[HDOJ4911]Inversion

题目链接：http://acm.hdu.edu.cn/showproblem.php?pid=4911

Inversion

Time Limit: 2000/1000 MS (Java/Others)    Memory Limit: 131072/131072 K (Java/Others)
Total Submission(s): 2744    Accepted Submission(s): 1015

Problem Description

bobo has a sequence a₁,a₂,…,a_n. He is allowed to swap two adjacent numbers for no more than k times.

Find the minimum number of inversions after his swaps.

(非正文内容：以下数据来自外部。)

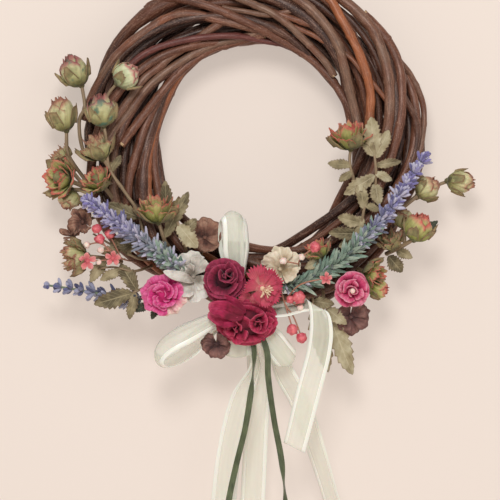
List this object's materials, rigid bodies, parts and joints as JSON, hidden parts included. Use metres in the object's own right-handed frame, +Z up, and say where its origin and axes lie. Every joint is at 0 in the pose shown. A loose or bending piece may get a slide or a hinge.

Note: The number of inversions is the number of pair (i,j) where 1≤i<j≤n and a_i>a_j.

 

Input

The input consists of several tests. For each tests:

The first line contains 2 integers n,k (1≤n≤10⁵,0≤k≤10⁹). The second line contains n integers a₁,a₂,…,a_n (0≤a_i≤10⁹).

 

Output

For each tests:

A single integer denotes the minimum number of inversions.

 

Sample Input

3 1 2 2 1 3 0 2 2 1

 

Sample Output

1 2

　　求交换k次以后所获得的数列的最小的逆序数。

　　如果逆序数大于0，说明数列中有两个数可以交换，使得逆序数-1。所以所求交换k次所得数列最小逆序数的结果就是排序结束后交换次数-k，这个结果大于等于0。

代码如下：

#include <iostream>
#include <cstring>
#include <cstdio>

using namespace std;

typedef long long LL;
const int maxn = 100010;
int num[maxn];
int Right[maxn], Left[maxn];
LL ans;

void merge(int* num, int p, int q, int r) {
    int n1, n2, i, j, k;
    n1 = q - p + 1;
    n2 = r - q;
    for(i = 0; i < n1; i++) {
        Left[i] = num[p+i];
    }
    for(i = 0; i < n2; i++) {
        Right[i] = num[q+i+1];
    }
    Left[n1] = Right[n2] = 0x7FFFFFFF;
    i = 0;
    j = 0;
    for(k = p; k <= r; k++) {
        if(Left[i] <= Right[j]) {
            num[k] = Left[i];
            i++;
        }
        else {
            num[k] = Right[j];
            j++;
            ans += (n1 - i);
        }
    }
}

void mergesort(int* num, int p, int r) {
    int q;
    if(p < r) {
        q = (p + r) / 2;
        mergesort(num, p, q);
        mergesort(num, q+1, r);
        merge(num, p, q, r);
    }
}

int main() {
    int n, k;
    while(~scanf("%d %d", &n, &k)) {
        ans = 0;
        for(int i = 0; i < n; i++) {
            scanf("%d", &num[i]);
        }
        mergesort(num, 0, n-1);
        cout << ((ans-k) > LL(0) ? ans-k : 0) << endl;
    }
}